QAGT-MLP: An Attention-Based Graph Transformer for Small and Large-Scale Quantum Error Mitigation

TL;DR

Noisy quantum devices demand error mitigation that balances accuracy with low shot and processing overhead. QAGT-MLP introduces a lightweight graph-attention architecture that encodes circuits as graphs and uses dual-context features—global structural context and local lightcone context—concatenated with circuit descriptors and noisy observables, followed by an MLP to predict mitigated values. The approach demonstrates superior mean error and error stability over a state-of-the-art RF baseline on large-scale 100-qubit TFIM circuits, and maintains ZNE-like accuracy across varying Trotter steps without the associated overhead. The work offers a scalable, practical pathway to QEM in modern quantum workloads, combining structure-aware representation learning with efficient inference and deployment.

Abstract

Noisy quantum devices demand error-mitigation techniques to be accurate yet simple and efficient in terms of number of shots and processing time. Many established approaches (e.g., extrapolation and quasi-probability cancellation) impose substantial execution or calibration overheads, while existing learning-based methods have difficulty scaling to large and deep circuits. In this research, we introduce QAGT-MLP: an attention-based graph transformer tailored for small- and large-scale quantum error mitigation (QEM). QAGT-MLP encodes each quantum circuit as a graph whose nodes represent gate instances and whose edges capture qubit connectivity and causal adjacency. A dual-path attention module extracts features around measured qubits at two scales or contexts: 1) graph-wide global structural context; and 2) fine-grained local lightcone context. These learned representations are concatenated with circuit-level descriptor features and the circuit noisy expected values, then they are passed to a lightweight MLP to predict the noise-mitigated values. On large-scale 100-qubit Trotterized 1D Transverse-Field Ising Models -- TFIM circuits -- the proposed QAGT-MLP outperformed state-of-the-art learning baselines in terms of mean error and error variability, demonstrating strong validity and applicability in real-world QEM scenarios under matched shot budgets. By using attention to fuse global structures with local lightcone neighborhoods, QAGT-MLP achieves high mitigation quality without the increasing noise scaling or resource demand required by classical QEM pipelines, while still offering a scalable and practical path to QEM in modern and future quantum workloads.

Paper Structure

This paper contains 21 sections, 1 equation, 4 figures, 2 tables.

Figures (4)

  • Figure 1: The proposed QAGT-MLP model.
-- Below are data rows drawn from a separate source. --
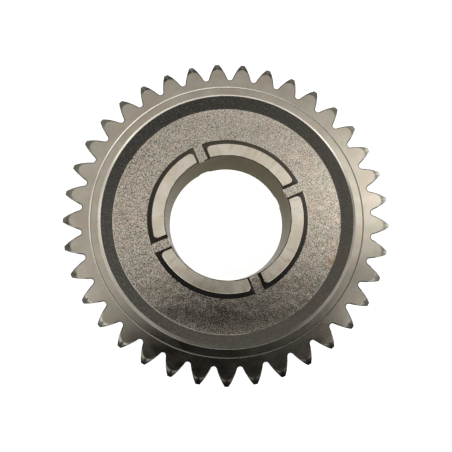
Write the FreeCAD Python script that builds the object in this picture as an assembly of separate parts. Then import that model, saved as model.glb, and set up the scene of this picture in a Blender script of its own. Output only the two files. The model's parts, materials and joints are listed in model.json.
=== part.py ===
import FreeCAD, Part
import math
import os

# Planet gear of a tracked machine's final drive: one forged, turned and hobbed steel piece.
# Millimetres. The origin is on the bore axis at the middle of the width. +Z points to the face
# that carries the first set of pads, and the far side mirrors the near side.

# Teeth
module = 4.0
tooth_count = 37
pressure_angle = 25.0
profile_shift = 0.32
addendum_factor = 1.03
dedendum_factor = 1.21
face_width = 28.8
tooth_clocking = 6.66             # direction of the first tooth, in degrees from +X
tip_bevel_width = 2.8             # how far the turned bevel reaches inwards from the tips
tip_bevel_depth = 1.05            # how far it falls from the face to the tips

# Rim, groove and recessed web, measured inwards from the root circle and down from the face
groove_inset = 4.32
groove_width = 0.7
groove_depth = 0.09
rim_thickness = 8.2
rim_edge_width = 0.9
rim_edge_depth = 0.35
recess_depth = 3.9
recess_wall_run = 4.75            # the recess wall slopes inwards by this much

# Bore
bore_diameter = 62.0
bore_mouth_chamfer = 0.4

# Thrust pads round the bore, with an oil slot between each pair
pad_count = 4
pad_drop = 1.78                   # from the rim face down to the pad tops
pad_width = 6.25                  # from the bore to the outer edge of a pad top
pad_corner_radius = 1.9           # at the top edge, where the corners are rounded most
pad_foot_corner_radius = 0.35
pad_wall_run = 2.6                # the outer wall of a pad spreads by this much down to the web
slot_wall_run = 1.35              # and each wall of a slot by this much
slot_width = 7.3                  # between the top edges of two pads
slot_clocking = 23.2              # direction of the first slot, in degrees from +X

# Worked out from the sizes above
half_width = face_width / 2
pitch_radius = module * tooth_count / 2
base_radius = pitch_radius * math.cos(math.radians(pressure_angle))
tip_radius = pitch_radius + module * (addendum_factor + profile_shift)
root_radius = pitch_radius - module * (dedendum_factor - profile_shift)
groove_radius = root_radius - groove_inset
rim_inner_radius = root_radius - rim_thickness
recess_top_radius = rim_inner_radius - rim_edge_width
web_level = half_width - recess_depth
bore_radius = bore_diameter / 2
pad_level = half_width - pad_drop
pad_outer_radius = bore_radius + pad_width

centre = FreeCAD.Vector(0, 0, 0)
gear_axis = FreeCAD.Vector(0, 0, 1)


def point(radius, angle, height):
    """A point given by its radius, its angle in radians and its height."""
    return FreeCAD.Vector(radius * math.cos(angle), radius * math.sin(angle), height)


def arc(start, middle, end):
    return Part.Arc(start, middle, end).toShape()


def turned(section):
    """The solid that a closed section of (radius, height) corners sweeps round the axis."""
    corners = [FreeCAD.Vector(radius, 0, height) for radius, height in section]
    face = Part.Face(Part.makePolygon(corners + corners[:1]))
    return face.revolve(centre, gear_axis, 360)


def involute(angle):
    return math.tan(angle) - angle


def half_tooth_angle(radius, growth=0.0):
    """Half the angle that a tooth takes up at a radius, with its flanks grown outwards."""
    pressure = math.radians(pressure_angle)
    at_pitch = math.pi / (2 * tooth_count) + 2 * profile_shift * math.tan(pressure) / tooth_count
    at_base = at_pitch + involute(pressure) + growth / base_radius
    return at_base - involute(math.acos(base_radius / radius))


def root_arc_radius():
    """Radius of the arc that rounds a whole root: it touches both flanks and the root circle.

    A tooth grown by that radius reaches the arc's centre, in the middle of the gap, and
    halving an interval finds it.
    """
    low = 0.0
    high = module
    for _ in range(50):
        middle = (low + high) / 2
        if half_tooth_angle(root_radius + middle, middle) < math.pi / tooth_count:
            low = middle
        else:
            high = middle
    return low


def flank_points(tooth_angle, side, height):
    """Foot, middle and tip of an involute flank, on the left or the right of its tooth.

    The flank's normal is the taut string that draws the involute, and the centre of the root
    arc lies on it, which gives the radius where the root arc hands over to the flank.
    """
    root_arc = root_arc_radius()
    string_to_centre = math.sqrt((root_radius + root_arc) ** 2 - base_radius ** 2)
    foot_radius = math.hypot(base_radius, string_to_centre - root_arc)
    radii = [foot_radius, (foot_radius + tip_radius) / 2, tip_radius]
    return [point(r, tooth_angle + side * half_tooth_angle(r), height) for r in radii]


def tooth_outline(height):
    """The closed outline of all the teeth: flank, tip, flank and root, over and over."""
    pitch_angle = 2 * math.pi / tooth_count
    edges = []
    for tooth in range(tooth_count):
        angle = math.radians(tooth_clocking) + tooth * pitch_angle
        right = flank_points(angle, -1, height)
        left = flank_points(angle, 1, height)
        next_right = flank_points(angle + pitch_angle, -1, height)
        root = point(root_radius, angle + pitch_angle / 2, height)
        edges.append(arc(right[0], right[1], right[2]))
        edges.append(arc(right[2], point(tip_radius, angle, height), left[2]))
        edges.append(arc(left[2], left[1], left[0]))
        edges.append(arc(left[0], root, next_right[0]))
    return Part.Wire(edges)


def toothed_bar():
    """A bar with the hobbed teeth, as long as the gear is wide."""
    return Part.Face(tooth_outline(-half_width)).extrude(gear_axis * face_width)


def turned_blank():
    """The forged and turned blank, solid to the axis, the same on both sides."""
    near_side = [
        (0, web_level),
        (recess_top_radius - recess_wall_run, web_level),
        (recess_top_radius, half_width - rim_edge_depth),
        (rim_inner_radius, half_width),
        (groove_radius - groove_width / 2, half_width),
        (groove_radius, half_width - groove_depth),
        (groove_radius + groove_width / 2, half_width),
        (tip_radius - tip_bevel_width, half_width),
        (tip_radius, half_width - tip_bevel_depth),
    ]
    far_side = [(radius, -height) for radius, height in reversed(near_side)]
    return turned(near_side + far_side)


def pad_outline(reach, side, corner, height):
    """The outline of one pad at a height, out to a reach from the axis and with two corners.

    The pad lies between a slot along +X and the next slot, and keeps a distance to the side of
    their middle lines. Its first half is drawn and the other half mirrored about the pad's
    middle direction. Its blunt inner end lies inside the bore, which removes it.
    """
    sector = 2 * math.pi / pad_count
    corner_x = math.sqrt((reach - corner) ** 2 - (side + corner) ** 2)
    corner_y = side + corner
    corner_angle = math.atan2(corner_y, corner_x)
    turn = (corner_angle - math.pi / 2) / 2
    inner_x = bore_radius / 2
    inner_arc = inner_x * math.tan(sector / 2) - side
    inner_reach = inner_x / math.cos(sector / 2) - inner_arc
    half = [
        (inner_x, side),
        (corner_x, side),
        (corner_x + corner * math.cos(turn), corner_y + corner * math.sin(turn)),
        (reach * math.cos(corner_angle), reach * math.sin(corner_angle)),
    ]
    first = [FreeCAD.Vector(x, y, height) for x, y in half]
    last = [point(math.hypot(x, y), sector - math.atan2(y, x), height) for x, y in half]
    return Part.Wire([
        Part.makeLine(first[0], first[1]),
        arc(first[1], first[2], first[3]),
        arc(first[3], point(reach, sector / 2, height), last[3]),
        arc(last[3], last[2], last[1]),
        Part.makeLine(last[1], last[0]),
        arc(last[0], point(inner_reach, sector / 2, height), first[0]),
    ])


def near_pads():
    """The forged pads of the near side: sloping walls between a wide foot and the top edge."""
    foot_reach = pad_outer_radius + pad_wall_run
    foot_side = slot_width / 2 - slot_wall_run
    foot = pad_outline(foot_reach, foot_side, pad_foot_corner_radius, web_level)
    top = pad_outline(pad_outer_radius, slot_width / 2, pad_corner_radius, pad_level)
    pad = Part.makeLoft([foot, top], True, True)
    pads = []
    for index in range(pad_count):
        turn = slot_clocking + index * 360 / pad_count
        pads.append(pad.rotated(centre, gear_axis, turn))
    return pads


def bore_cutter():
    """The bore and the chamfers at its two mouths, as one turned tool."""
    mouth_radius = bore_radius + bore_mouth_chamfer
    near_side = [
        (0, half_width),
        (mouth_radius, half_width),
        (mouth_radius, pad_level),
        (bore_radius, pad_level - bore_mouth_chamfer),
    ]
    far_side = [(radius, -height) for radius, height in reversed(near_side)]
    return turned(near_side + far_side)


pads = near_pads()
pads += [pad.mirror(centre, gear_axis) for pad in pads]
gear = toothed_bar().common(turned_blank())
gear = gear.fuse(pads)
gear = gear.cut(bore_cutter())

os.makedirs("parts", exist_ok=True)
gear.exportStep("parts/final_drive_gear.step")
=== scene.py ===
import json
import math
import random

import bpy
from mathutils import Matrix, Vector, noise
from mathutils.geometry import delaunay_2d_cdt


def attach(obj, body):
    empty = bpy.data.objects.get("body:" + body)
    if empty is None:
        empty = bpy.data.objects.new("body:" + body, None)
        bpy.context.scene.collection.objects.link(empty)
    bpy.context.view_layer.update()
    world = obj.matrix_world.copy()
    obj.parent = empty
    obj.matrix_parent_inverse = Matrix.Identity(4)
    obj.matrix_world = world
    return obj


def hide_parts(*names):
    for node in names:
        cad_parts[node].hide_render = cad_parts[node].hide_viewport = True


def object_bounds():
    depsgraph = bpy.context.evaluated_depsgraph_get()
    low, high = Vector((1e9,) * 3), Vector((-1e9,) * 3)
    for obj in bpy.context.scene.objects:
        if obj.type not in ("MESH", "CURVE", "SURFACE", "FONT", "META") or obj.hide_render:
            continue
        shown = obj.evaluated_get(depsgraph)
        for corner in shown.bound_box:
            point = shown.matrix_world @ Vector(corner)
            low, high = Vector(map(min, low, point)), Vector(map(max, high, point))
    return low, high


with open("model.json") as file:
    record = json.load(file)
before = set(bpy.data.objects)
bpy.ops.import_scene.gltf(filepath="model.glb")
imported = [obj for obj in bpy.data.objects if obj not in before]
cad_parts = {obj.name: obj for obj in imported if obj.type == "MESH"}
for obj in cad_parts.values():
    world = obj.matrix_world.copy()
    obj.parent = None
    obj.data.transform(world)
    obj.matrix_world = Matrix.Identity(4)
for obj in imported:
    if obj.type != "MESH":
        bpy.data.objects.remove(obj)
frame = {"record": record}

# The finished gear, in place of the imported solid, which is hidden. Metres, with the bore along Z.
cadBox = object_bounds()
mm = 0.001
nodeName = "final_drive_gear"
mounts = {mount["name"]: mount for mount in frame["record"]["mounts"]}
halfWidth = cadBox[1].z
boreRadius = mounts["bore"]["dims"]["r_mm"] * mm
padLevel = mounts["near_pads"]["pos_m"][2]


# Plane geometry

def polar(radius, angle):
    return Vector((radius * math.cos(angle), radius * math.sin(angle)))


def swung(point, angle):
    # a point swung round the bore axis
    c, s = math.cos(angle), math.sin(angle)
    return Vector((point.x * c - point.y * s, point.x * s + point.y * c))


def bezier(start, control, end, steps):
    # the points after the start of a curve that leaves and arrives along its control point
    return [
        start * (1 - t) ** 2 + control * 2 * t * (1 - t) + end * t ** 2
        for t in (step / steps for step in range(1, steps + 1))
    ]


# Teeth

teeth = {
    "count": 37,
    "module": 4.0 * mm,
    "pressureAngle": 25.0,
    "profileShift": 0.32,
    "tipFactor": 1.03,
    "rootFactor": 1.21,
    "clocking": 6.66,            # degrees from +X to the middle of the first tooth
    "tipRounding": 0.1 * mm,
    "edgeBreak": 0.5 * mm,       # width of the broken edge along the flanks and roots
    "outlineFall": 0.6,          # how far the broken edge falls, as a share of its width
    # two lines on the broken edge: (share of its width in from the flank, share that it has fallen)
    "halfway": (0.3, 0.1),
    "nearly": (0.42, 0.05),
    "bevelWidth": 3.1 * mm,
    "bevelDepth": 1.05 * mm,
    "crestClear": 0.05,          # least share of the way from the flat face to the start of the bevel
    "archStart": 5.6 * mm,       # how far inside the tips the rounded end of a tooth face begins
    "archFlatness": 0.3,
    "rootSteps": 4,
    "flankSteps": 8,
    "cornerSteps": 2,
    "tipSteps": 2,
}
pitchRadius = teeth["module"] * teeth["count"] / 2
pressure = math.radians(teeth["pressureAngle"])
baseRadius = pitchRadius * math.cos(pressure)
tipRadius = pitchRadius + teeth["module"] * (teeth["tipFactor"] + teeth["profileShift"])
rootRadius = pitchRadius - teeth["module"] * (teeth["rootFactor"] - teeth["profileShift"])
bevelStart = tipRadius - teeth["bevelWidth"]
toothStep = 2 * math.pi / teeth["count"]
firstTooth = math.radians(teeth["clocking"])


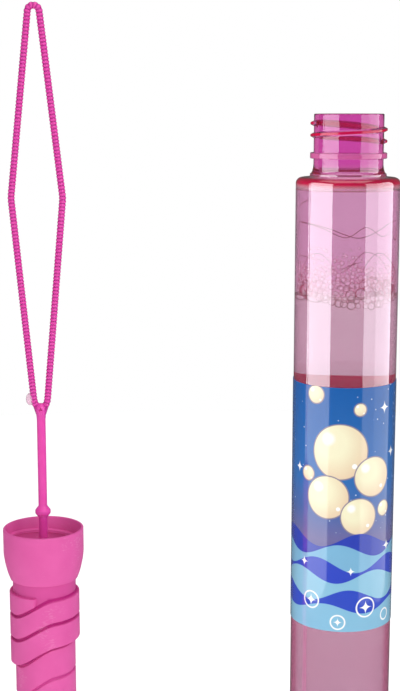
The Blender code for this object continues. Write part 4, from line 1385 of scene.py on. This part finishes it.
class BUBBLE_WAND_OT_stage(Operator):
    """Set up the floor, the backdrop, the lamps and the camera"""

    bl_idname = "bubble_wand.stage"
    bl_label = "Stage"

    def execute(self, context):
        stage = context.scene.bubble_wand.stage
        self.floor_and_backdrop()
        self.world(stage)
        self.lamps()
        self.camera(stage)
        context.scene.view_settings.view_transform = "Standard"
        return {"FINISHED"}

    def floor_and_backdrop(self):
        bm = bmesh.new()
        bmesh.ops.create_circle(bm, cap_ends=True, segments=96, radius=FLOOR_RADIUS)
        floor = loose_object(bm, "floor")
        bm = bmesh.new()
        behind = Matrix.Translation(BACKDROP_PLACE) @ UPRIGHT
        bmesh.ops.create_grid(bm, x_segments=2, y_segments=2, size=BACKDROP_SIZE, matrix=behind)
        backdrop = loose_object(bm, "backdrop")
        for paper, share in ((floor, 0.6), (backdrop, 1.0)):
            paper.visible_glossy = False
            paper.data.materials.append(white_to_view("white paper " + paper.name, share))

    def world(self, stage):
        world = bpy.data.worlds.new("soft room")
        world.use_nodes = True
        world.node_tree.nodes.clear()
        path = add_node(world, "LightPath").outputs
        # Reflections see a darker room than matte things do.
        room = span(path["Is Glossy Ray"], 0.0, 1.0, stage.ambient, stage.mirrored)
        strength = add_node(world, "MapRange", room)
        dim = add_node(world, "Background", {"Color": colour(WHITE), "Strength": strength})
        white = add_node(world, "Background", {"Color": colour(WHITE), "Strength": 1.0})
        straight = {0: path["Is Camera Ray"], 1: path["Is Transmission Ray"]}
        seen = add_node(world, "Math", straight, operation="MAXIMUM")
        mixed = add_node(world, "MixShader", {0: seen, 1: dim, 2: white})
        add_node(world, "OutputWorld", {"Surface": mixed})
        bpy.context.scene.world = world

    def lamps(self):
        for group, strength, tint, pieces in BESIDE_GROUPS:
            for side, azimuth, width, radiance in BESIDE_LAMPS:
                at, aim = beside(BOTTLE_X, azimuth, 0.25, 0.2), (BOTTLE_X, 0.0, 0.2)
                softbox(group + " " + side, at, aim, width, 0.4, strength * radiance, pieces, tint)
        # Through the front of the bottle onto the inner side of the label behind
        at, aim = (BOTTLE_X, -0.45, 0.75), (BOTTLE_X, 0.0, LABEL_HIGH.z)
        softbox("label inside", at, aim, 0.3, 0.3, 6.0, ("label_wrap",))
        aim = (HANDLE_X, 0.0, 0.15)
        softbox("handle key", beside(HANDLE_X, 38.0, 0.7, 0.5), aim, 0.6, 0.6, 2.5, HANDLE_PIECES)
        softbox("handle fill", beside(HANDLE_X, -35.0, 0.8, 0.3), aim, 0.5, 0.6, 0.8, HANDLE_PIECES)
        softbox("overhead", (0.0, -0.1, 1.3), (0.0, 0.0, 0.0), 1.2, 1.2, 1.2)
        softbox("floor", (0.0, 0.0, 1.4), (0.0, 0.0, 0.0), 3.0, 3.0, 1.4, ("floor",))

    def camera(self, stage):
        data = bpy.data.cameras.new("camera")
        data.sensor_width, data.lens = 36.0, stage.lens
        data.clip_start, data.clip_end = 0.01, 20.0
        camera = bpy.data.objects.new("camera", data)
        bpy.context.scene.collection.objects.link(camera)
        camera.location = CAMERA_PLACE
        camera.rotation_euler = (math.radians(90.0) - stage.tilt, 0.0, 0.0)
        bpy.context.scene.camera = camera


class BUBBLE_WAND_PT_pieces(Panel):
    """Lists the pieces of the bubble wand"""

    bl_idname = "BUBBLE_WAND_PT_pieces"
    bl_label = "Bubble Wand"
    bl_space_type = "VIEW_3D"
    bl_region_type = "UI"
    bl_category = "Bubble Wand"

    def draw(self, context):
        settings = context.scene.bubble_wand
        for name, operators in (
            ("bottle", ("bottle",)),
            ("solution", ("solution", "foam")),
            ("label", ("label",)),
            ("handle", ("grip", "fittings")),
            ("wand", ("wand",)),
            ("stage", ("stage",)),
        ):
            box = self.layout.box()
            for operator in operators:
                box.operator("bubble_wand." + operator)
            group = getattr(settings, name)
            for key in group.__annotations__:
                box.prop(group, key)


CLASSES = (
    BubbleWandBottleSettings,
    BubbleWandSolutionSettings,
    BubbleWandLabelSettings,
    BubbleWandHandleSettings,
    BubbleWandWandSettings,
    BubbleWandStageSettings,
    BubbleWandSettings,
    BUBBLE_WAND_OT_bottle,
    BUBBLE_WAND_OT_solution,
    BUBBLE_WAND_OT_foam,
    BUBBLE_WAND_OT_label,
    BUBBLE_WAND_OT_grip,
    BUBBLE_WAND_OT_fittings,
    BUBBLE_WAND_OT_wand,
    BUBBLE_WAND_OT_stage,
    BUBBLE_WAND_PT_pieces,
)


def register():
    for cls in CLASSES:
        bpy.utils.register_class(cls)
    bpy.types.Scene.bubble_wand = PointerProperty(type=BubbleWandSettings)


def unregister():
    del bpy.types.Scene.bubble_wand
    for cls in reversed(CLASSES):
        bpy.utils.unregister_class(cls)


def main():
    register()
    bpy.ops.bubble_wand.bottle()
    bpy.ops.bubble_wand.solution()
    bpy.ops.bubble_wand.foam()
    bpy.ops.bubble_wand.label()
    bpy.ops.bubble_wand.grip()
    bpy.ops.bubble_wand.fittings()
    bpy.ops.bubble_wand.wand()
    bpy.ops.bubble_wand.stage()


if __name__ == "__main__":
    main()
The circuit measurement-based and structural features are concatenated with the local lightcone and global circuit-wide contexts to form an input feature map to the MLP. The MLP produces the final estimation of the corrected expected values.
  • Figure 2: The comparison between the mean absolute error (distance) to the ideal values for each qubit resulted from QAGT-MLP and RF. The QAGT-MLP outperforms RF is all the qubits in both mean distance and its standard deviation.
  • Figure 3: The results of ablation study on the proposed components of the QAGT-MLP. The columns are representing: Full: the full proposed QAGT-MLP architecture, GCN_Backbone: using a graph convolutional network as the backbone instead of Graph Transformers, NoGlobal: not extracting the global context features, and NoLightcone: not extracting the causal lightcone features for each measured qubit.
  • Figure 4: Mean error of the QAGT-MLP, RF, and unmitigated outputs with respect to the ZNE across Trotter steps. The QAGT-MLP exhibits minimal deviation from ZNE, indicating that it can effectively replace ZNE without additional sampling overhead.